October 29, 2021 by
A&S News
From an embattled newly elected member of parliament, to a 1978 murder in Toronto’s Gay Village, to lizards adapting to climate change, scholars from a range of disciplines across the Faculty of Arts & Science are sharing their expertise on a variety of issues in the media.
Here’s some of what they had to say this week.
October 22, 2021
- For CBC News, Department of Political Science professor emeritus Nelson Wiseman comments on newly elected Liberal MP Kevin Vuong’s silence on dropped sexual assault charges against him.
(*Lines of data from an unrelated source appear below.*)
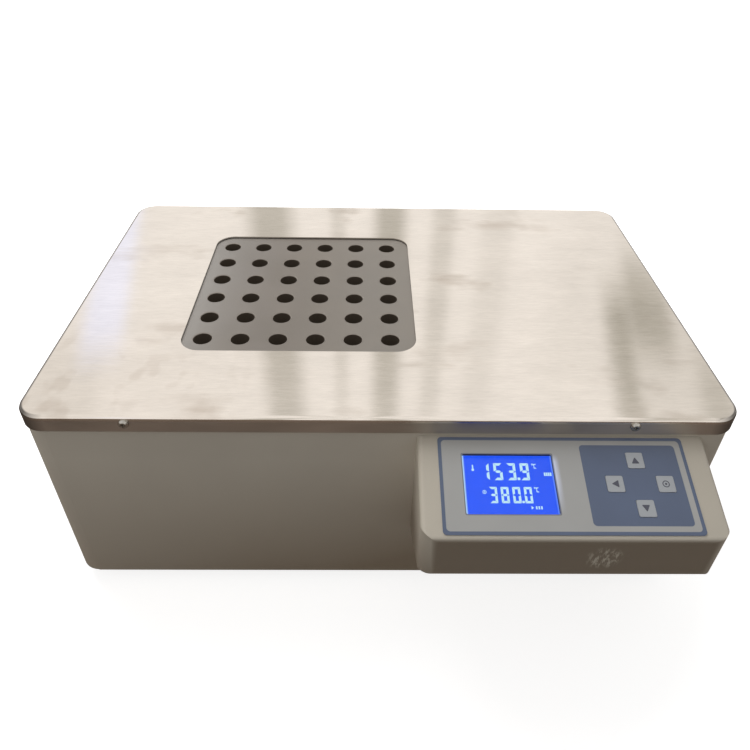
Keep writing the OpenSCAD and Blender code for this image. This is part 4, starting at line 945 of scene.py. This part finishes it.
class DIGESTER_OT_insulation(bpy.types.Operator):
    """Dresses the insulation, its liner and the heat shield"""

    bl_idname = "digester.insulation"
    bl_label = "Insulation"

    def execute(self, context):
        dress(fibre_board("fibre_board", chosen("fittings").fibre),
              "insulation_base", "insulation_walls")
        dress(sheet_metal("zinc_sheet", chosen("metal").zinc),
              "insulation_liner", "heat_shield", "base_plate")
        return {"FINISHED"}


class DIGESTER_OT_case(bpy.types.Operator):
    """Dresses the painted case and its feet"""

    bl_idname = "digester.case"
    bl_label = "Case"

    def execute(self, context):
        dress(powder_coat("powder_coat"), "case_wrap", "rear_panel")
        dress(moulded("foot_rubber", chosen("fittings").rubber, 0.75, texture=800.0, depth=0.25),
              "feet")
        return {"FINISHED"}


class DIGESTER_OT_control_box(bpy.types.Operator):
    """Dresses the control box, its printed overlay and the window"""

    bl_idname = "digester.control_box"
    bl_label = "Control box"

    def execute(self, context):
        dress(box_shell("box_shell"), "control_box")
        dress(printed_film("printed_film"), "keypad_overlay")
        dress(clear_sheet("clear_window", CLEAR_WINDOW), "display_window")
        return {"FINISHED"}


class DIGESTER_OT_display(bpy.types.Operator):
    """Lights the display and lays its figures and marks on it"""

    bl_idname = "digester.display"
    bl_label = "Display"

    def execute(self, context):
        d, f = chosen("display"), chosen("fittings")
        dress(backlight("backlight"), "lcd_module")
        dress(sheet_metal("bezel_tin", f.bezel, 0.4, 90.0), "lcd_bezel")
        dress(circuit_board("board_green", f.board), "display_board", "power_board")
        corner = Matrix.Translation((d.left + PICTURE_RIGHT, PICTURE_UP - d.top, -d.deep))
        add_marks("display_figures", picture_outlines(), PICTURE_THICK,
                  lit_figures("lit_figures"), SLOPE @ corner)
        return {"FINISHED"}


class DIGESTER_OT_keys(bpy.types.Operator):
    """Dresses the four keys and lays a symbol on each"""

    bl_idname = "digester.keys"
    bl_label = "Keys"

    def execute(self, context):
        o = chosen("overlay")
        dress(moulded("key_cap", chosen("plastic").key, 0.38, texture=1800.0, depth=0.08),
              "key_up", "key_down", "key_left", "key_set")
        dress(moulded("switch_black", chosen("fittings").switch, 0.4), "tact_switches")
        ink = moulded("key_ink", chosen("plastic").symbol, texture=1800.0, depth=0.05)
        wedge = [rounded_wedge(width=6.0, height=5.3, radius=0.4)]
        target = ring_outlines(0, 0, outer=2.7, inner=2.0, parts=32)
        target.append(disc_outline(0, 0, 0.85))
        for name, body, right, up, turn, outlines in (
                ("mark_up", "up_key", 0, 1, 0, wedge),
                ("mark_down", "down_key", 0, -1, 180, wedge),
                ("mark_left", "left_key", -1, 0, 90, wedge),
                ("mark_set", "set_key", 1, 0, 0, target)):
            middle = Matrix.Translation((o.keys_x + right * o.reach,
                                         up * o.reach - o.keys_down, o.key_face))
            place = SLOPE @ middle @ Matrix.Rotation(math.radians(turn), 4, "Z")
            add_marks(name, outlines, MARK_THICK, ink, place, body)
        return {"FINISHED"}


class DIGESTER_OT_electronics(bpy.types.Operator):
    """Dresses the boards' parts, the relay with its sink and the cable"""

    bl_idname = "digester.electronics"
    bl_label = "Electronics"

    def execute(self, context):
        f = chosen("fittings")
        dress(moulded("cable_grey", f.cable, 0.5, texture=500.0, depth=0.1), "ribbon_cable")
        dress(moulded("nylon", f.nylon, 0.42, texture=900.0, depth=0.08),
              "board_standoffs", "terminal_block")
        dress(wound_tape("wound_tape", f.tape), "transformer")
        dress(moulded("component_black", f.component, 0.34, texture=1200.0, depth=0.06,
                      gloss=0.2), "board_parts")
        dress(moulded("relay_white", f.relay, 0.4, texture=900.0, depth=0.08),
              "solid_state_relay")
        dress(brushed_metal("extruded_alloy", f.sink, 0.36, (400.0, 6.0, 400.0)),
              "relay_heat_sink")
        return {"FINISHED"}


# The mains switch's face from its pin, in its rest pose: out of the rear and out to the middle
# of a half, and how far a half leans from the face.
ROCKER_REST = math.radians(10.0)
ROCKER_OUT, ROCKER_HALF = 3.92 * MM, 3.4 * MM
ROCKER_LEAN = math.atan2(1.4, 6.8)


class DIGESTER_OT_rear(bpy.types.Operator):
    """Dresses the fan, its guard and the mains inlet, and marks the rocker"""

    bl_idname = "digester.rear"
    bl_label = "Rear fittings"

    def execute(self, context):
        f = chosen("fittings")
        dress(moulded("fan_black", f.fan, 0.42, texture=1000.0, depth=0.1),
              "fan_frame", "fan_rotor")
        dress(turned_metal("guard_chrome", f.guard, 0.18), "fan_guard")
        dress(moulded("inlet_black", f.inlet, 0.36, texture=1000.0, depth=0.08, gloss=0.1),
              "inlet_body", "fuse_drawer")
        dress(turned_metal("pin_brass", f.brass, 0.26), "inlet_pins")
        dress(clear_sheet("fuse_glass", FUSE_GLASS), "fuses")
        dress(moulded("rocker_red", f.rocker, 0.32, texture=1000.0, depth=0.05, gloss=0.3),
              "rocker")
        paint = moulded("mark_white", f.paint, 0.4, texture=1500.0, depth=0.05)
        pivot = Matrix.Translation(JOINTS["rocker_pivot"]["pos_m"])
        for name, side, outlines in (
                ("mark_on", 1, [rounded_outline(0, 0, 0.7, 3.4, 0.3)]),
                ("mark_off", -1, ring_outlines(0, 0, outer=1.75, inner=1.15, parts=28))):
            # z of the mark's own frame looks out of the rear, across the switch's half
            face = (Matrix.Rotation(ROCKER_REST, 4, "X")
                    @ Matrix.Translation((0, ROCKER_OUT, side * ROCKER_HALF))
                    @ Matrix.Rotation(-side * ROCKER_LEAN, 4, "X")
                    @ Matrix.Rotation(math.radians(-90.0), 4, "X"))
            add_marks(name, outlines, MARK_THICK, paint, pivot @ face,
                      "power_rocker")
        return {"FINISHED"}


class DIGESTER_OT_stage(bpy.types.Operator):
    """Sets up the camera, the lamps, the surroundings and the floor"""

    bl_idname = "digester.stage"
    bl_label = "Stage"

    def execute(self, context):
        s = chosen("stage")
        scene = context.scene
        lens = bpy.data.cameras.new("camera")
        lens.sensor_fit = "HORIZONTAL"
        lens.sensor_width = 36.0
        lens.lens = s.lens
        lens.shift_x, lens.shift_y = s.shift
        lens.clip_start, lens.clip_end = 0.01, 60.0
        camera = bpy.data.objects.new("camera", lens)
        scene.collection.objects.link(camera)
        camera.location = s.eye
        camera.rotation_euler = s.turn
        scene.camera = camera
        scene.view_settings.view_transform = "Standard"
        softbox("key_lamp", KEY_PLACE, KEY_WIDTH, KEY_TINT, s.key_lamp)
        softbox("fill_lamp", FILL_PLACE, FILL_WIDTH, FILL_TINT, s.fill_lamp)
        scene.world = surroundings()
        floor = bpy.data.objects.new("floor", floor_mesh())
        floor.data.materials.append(floor_finish())
        scene.collection.objects.link(floor)
        return {"FINISHED"}


class DIGESTER_PT_panel(bpy.types.Panel):
    """Lists the digester's pieces and their colours"""

    bl_idname = "DIGESTER_PT_panel"
    bl_label = "Block digester"
    bl_space_type = "VIEW_3D"
    bl_region_type = "UI"
    bl_category = "Digester"

    def draw(self, context):
        layout = self.layout
        for operator in OPERATORS:
            layout.operator(operator.bl_idname)
        for name, group in GROUPS.items():
            box = layout.box()
            box.label(text=name.title())
            for key in group.__annotations__:
                box.prop(chosen(name), key)


GROUPS = {"metal": DIGESTER_PG_metal, "plastic": DIGESTER_PG_plastic,
          "fittings": DIGESTER_PG_fittings, "overlay": DIGESTER_PG_overlay,
          "display": DIGESTER_PG_display, "stage": DIGESTER_PG_stage}
OPERATORS = (DIGESTER_OT_stage, DIGESTER_OT_cover, DIGESTER_OT_block, DIGESTER_OT_insulation,
             DIGESTER_OT_case, DIGESTER_OT_control_box, DIGESTER_OT_display, DIGESTER_OT_keys,
             DIGESTER_OT_electronics, DIGESTER_OT_rear)
CLASSES = (*GROUPS.values(), *OPERATORS, DIGESTER_PT_panel)


def register():
    for cls in CLASSES:
        bpy.utils.register_class(cls)
    for name, group in GROUPS.items():
        setattr(bpy.types.Scene, "digester_" + name, PointerProperty(type=group))


def unregister():
    for name in GROUPS:
        delattr(bpy.types.Scene, "digester_" + name)
    for cls in reversed(CLASSES):
        bpy.utils.unregister_class(cls)


def main():
    register()
    bpy.ops.digester.stage()
    bpy.ops.digester.cover()
    bpy.ops.digester.block()
    bpy.ops.digester.insulation()
    bpy.ops.digester.case()
    bpy.ops.digester.control_box()
    bpy.ops.digester.display()
    bpy.ops.digester.keys()
    bpy.ops.digester.electronics()
    bpy.ops.digester.rear()


if __name__ == "__main__":
    main()
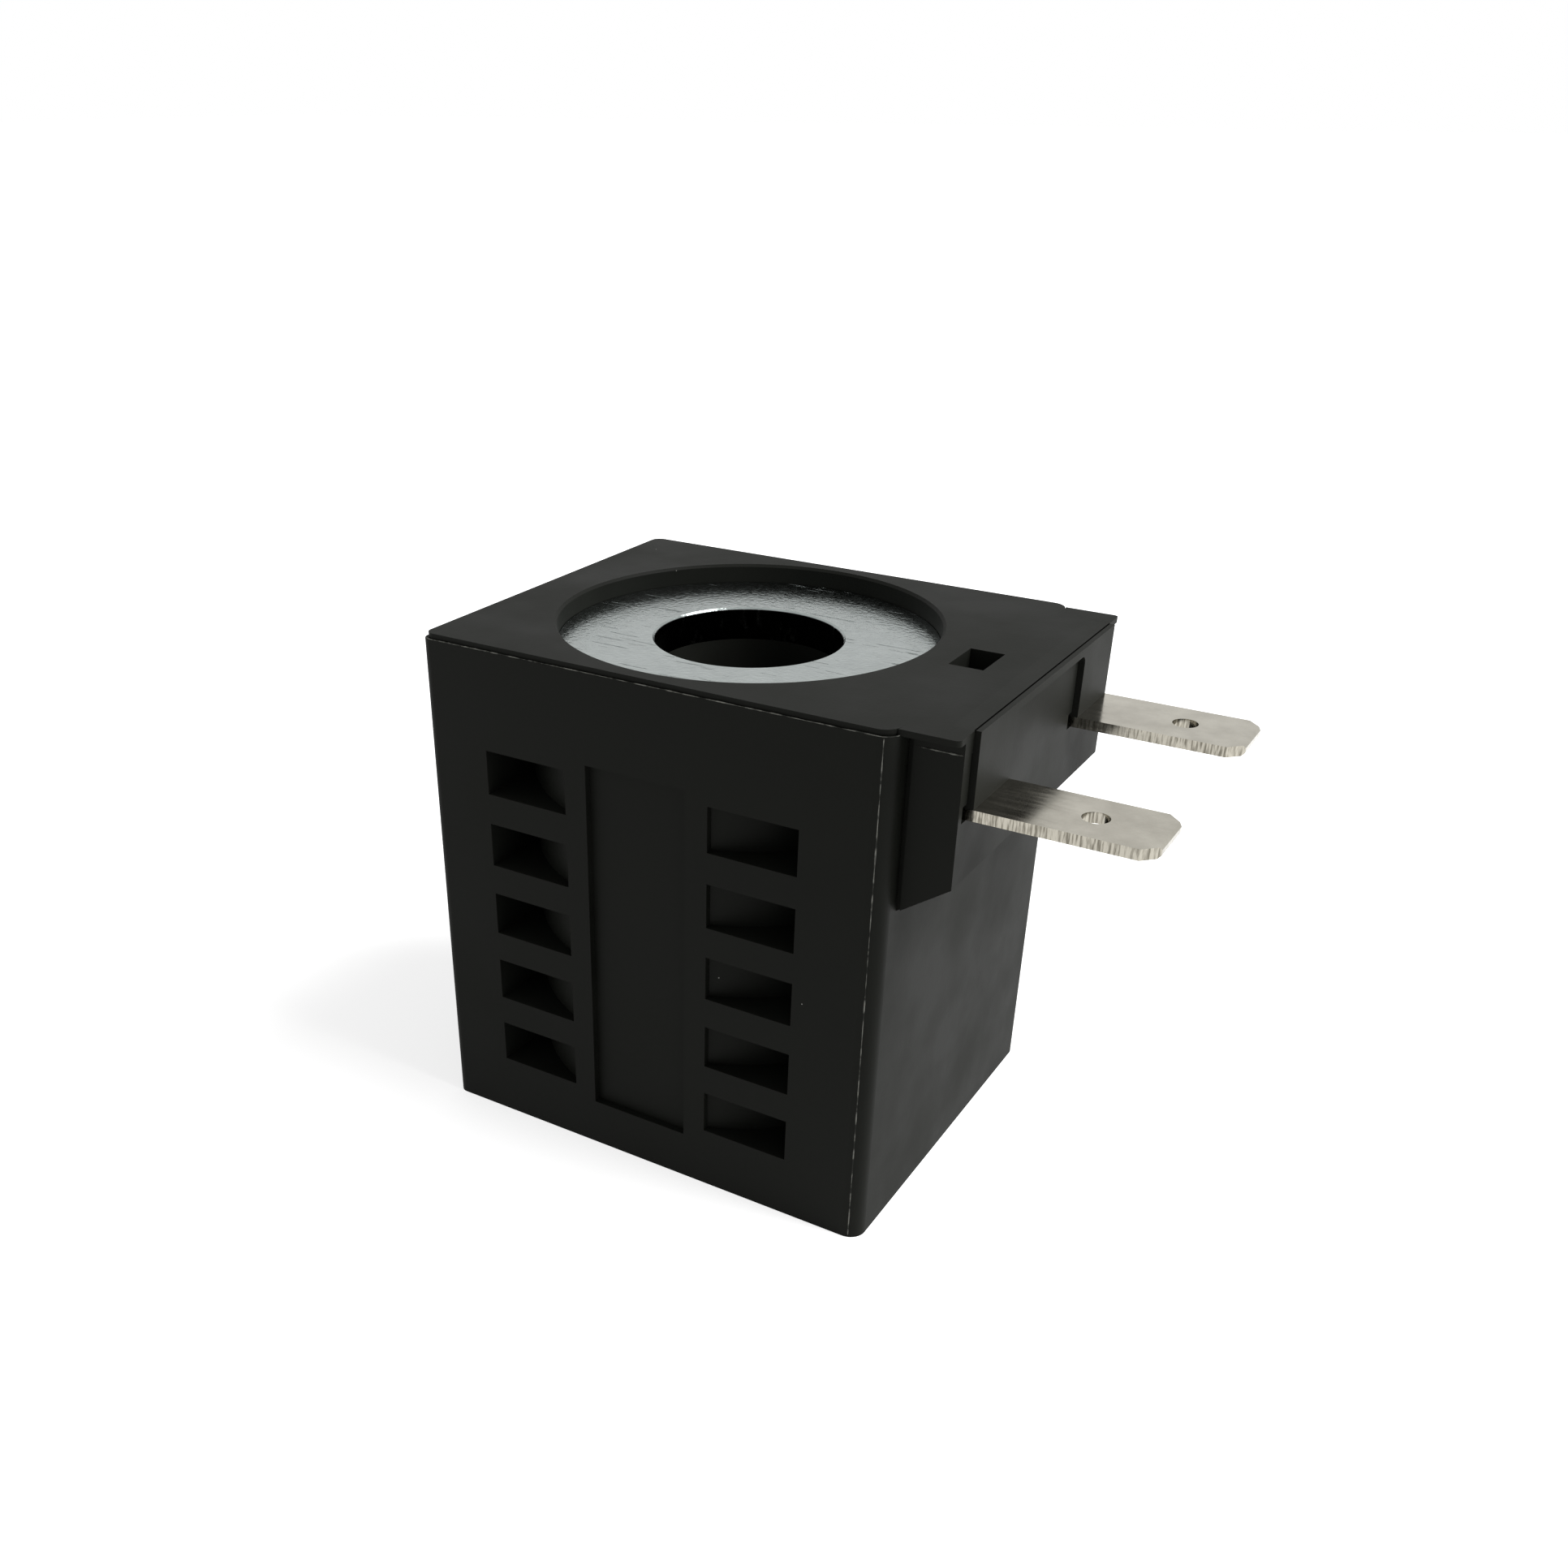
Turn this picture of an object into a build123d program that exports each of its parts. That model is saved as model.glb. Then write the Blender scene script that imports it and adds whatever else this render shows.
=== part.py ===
from build123d import *
import os
from math import sqrt

os.makedirs("parts", exist_ok=True)

# All sizes are in millimetres. Z is the bore axis with z = 0 at the bottom face, +X is the way
# the blades point, and -Y is the side with the label recess.

# Housing body
body_width = 32.8
rear_reach = 19.1
front_reach = 20.1
height = 41.5
front_corner_radius = 1.3
rear_corner_radius = 0.8
top_rebate_height = 0.45
top_rebate_depth = 0.2

# Terminal block on the front face
block_proud = 4.0
block_width = 29.0
block_root_drop = 13.7
block_face_drop = 10.9
root_groove_width = 0.45
root_groove_depth = 0.4

# Round recess on top
recess_depth = 1.5
recess_rim_chamfer = 0.2

# Coring windows that reach in to the round barrel
barrel_over_side = 0.6
window_inner = 6.2
window_outer = 13.5
window_height = 3.6
window_pitch = 6.1
window_first_sill = 5.2
window_rows = 5

# Label recess on the side face
label_width = 8.6
label_bottom = 4.1
label_top_drop = 7.5
label_depth = 0.6

# Core-pin hole on top, which ends on the terminal carrier
core_hole_from_web = 0.85
core_hole_length = 2.65
core_hole_width = 4.1

# Bore, washers and flux tube
bore_radius = 7.35
bore_edge_chamfer = 0.15
washer_cover = 1.1
washer_thickness = 2.6
washer_rim_chamfer = 0.5
tube_wall = 1.5
tube_seam = 0.6
tube_notch_margin = 0.5
insert_gap = 0.05

# Bobbin and its terminal carrier
bobbin_wall = 1.0
flange_thickness = 1.5
arm_width = 12.0
arm_gap = 0.15
web_from_washer = 1.3
carrier_thickness = 2.0
carrier_proud = 0.45
carrier_strip = 0.6
carrier_corner_radius = 0.7
carrier_seam = 0.15

# Blade terminals
blade_spacing = 20.0
blade_width = 6.3
blade_thickness = 0.8
blade_drop = 5.45
blade_projection = 12.2
blade_tip_chamfer = 1.1
blade_tip_bevel = 0.2
blade_hole_radius = 0.95
blade_hole_from_face = 7.2
blade_root_from_web = 1.9
tang_length = 1.6
tang_width = 2.0
foot_notch_width = 0.8
foot_notch_depth = 0.6
foot_notch_rise = 0.4

# Winding, tapes, leads and solder
winding_margin = 0.75
tape_thickness = 0.2
lead_layer = 0.5
lead_tape_thickness = 0.08
lead_tape_width = 2.0
wire_radius = 0.15
lead_offset = 3.5
lead_corner_from_washer = 0.7
lead_bend_radius = 1.2
finish_lead_inset = 0.65
start_lead_inset = 0.55
solder_radius = 0.8
solder_height = 0.65
solder_round = 0.3
solder_from_tang_end = 0.75
chamber_margin = 0.5
chamber_depth = 2.05

# Heights and places worked out from the sizes above
side_y = body_width / 2
washer_radius = side_y - washer_cover
pocket_radius = washer_radius + insert_gap
recess_radius = pocket_radius - washer_rim_chamfer
barrel_radius = side_y + barrel_over_side
tube_radius = washer_radius - insert_gap
flange_radius = tube_radius - tube_wall - insert_gap
winding_radius = flange_radius - winding_margin
core_radius = bore_radius + bobbin_wall
lower_washer_top = washer_thickness
upper_washer_top = height - recess_depth
upper_washer_bottom = upper_washer_top - washer_thickness
block_reach = front_reach + block_proud
block_root_height = height - block_root_drop
block_face_height = height - block_face_drop
label_top = height - label_top_drop
lower_flange_top = lower_washer_top + flange_thickness
upper_flange_bottom = upper_washer_bottom - flange_thickness
winding_top = upper_flange_bottom - lead_layer
blade_top = height - blade_drop
blade_bottom = blade_top - blade_thickness
chamber_floor = blade_top - chamber_depth
tube_notch_depth = upper_washer_bottom - chamber_floor + tube_notch_margin
web_start = washer_radius + web_from_washer
web_top = upper_washer_bottom
web_height = web_top - blade_top
core_hole_start = web_start + core_hole_from_web
blade_root = web_start + blade_root_from_web
lead_corner = washer_radius + lead_corner_from_washer
start_lead_start = core_radius + start_lead_inset
finish_lead_start = winding_radius - finish_lead_inset
web_width = blade_spacing + blade_width
carrier_face = block_reach + carrier_proud
carrier_back = carrier_face - carrier_thickness
blade_tip = carrier_face + blade_projection
tang_end = blade_root - tang_length
solder_x = tang_end + solder_from_tang_end
lead_end_z = blade_bottom - solder_height / 2
window_floor = sqrt(barrel_radius**2 - window_outer**2)
sides = {"left": -1, "right": 1}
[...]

- In the Windsor Star and Canada.com, David A. Dunlap Department of Astronomy & Astrophysics assistant professor Hilding Neilson explains the importance of the North Star to Indigenous people.
October 23, 2021
- Articles in the Toronto Star and Hamilton Spectator, about the 1979 police shooting of a Black man, cite the research of Scot Wortley, a professor in the Centre for Criminology & Sociolegal Studies. Wortley analyzed Toronto police data from 2013-17 revealing systemic disparities in the policing of Black people.
October 24, 2021
- Department of Sociology professor Jooyoung Lee shares his insights in the Toronto Star on the 1978 murder of nightclub manager Alexander (Sandy) Romeo LeBlanc and whether it may have been committed by a serial killer in Toronto’s Gay Village. Also in the Hamilton Spectator and the St. Catharines Standard.
October 25, 2021
- An article in Education News Canada describes research by a team from the Department of Psychology that shows we quickly assess whether an environment is safe or threatening through our perception of discrete lines in the scene. They suggest this skill may be an evolutionary trait that helped us survive.
- In an article in the Calgary Monitor, Department of Psychology associate professor Jed Meltzer describes the findings in a paper he co-authored that learning a second language can boost cognitive function.
- An episode of CBC Radio’s Ideas celebrates two 2021 Killam Prize winners: Douglas Stephan, a professor in the Department of Chemistry (listen at 00:45); and Arthur Ripstein, a professor in the Department of Philosophy and Faculty of Law (listen at 24:30).
October 26, 2021
- An article in Education News Canada describes research by A&S undergraduate students Sophie Berkowitz and Simone Collier into how lizards can adapt to a changing climate.
October 27, 2021
- An article in the Toronto Star (paywall) cites research co-conducted by Jeremy Withers, a PhD student in the Department of Geography & Planning, which shows that a plan to create more affordable housing in new condominiums in Toronto is a missed opportunity. Also in the Hamilton Spectator.
October 28, 2021
- In the Globe & Mail (paywall), Bence Viola, an associate professor in the Department of Anthropology, discusses the drawbacks of a recent proposal to reorganize the human family tree by naming a new species that was the immediate precursor of our own, Homo sapiens.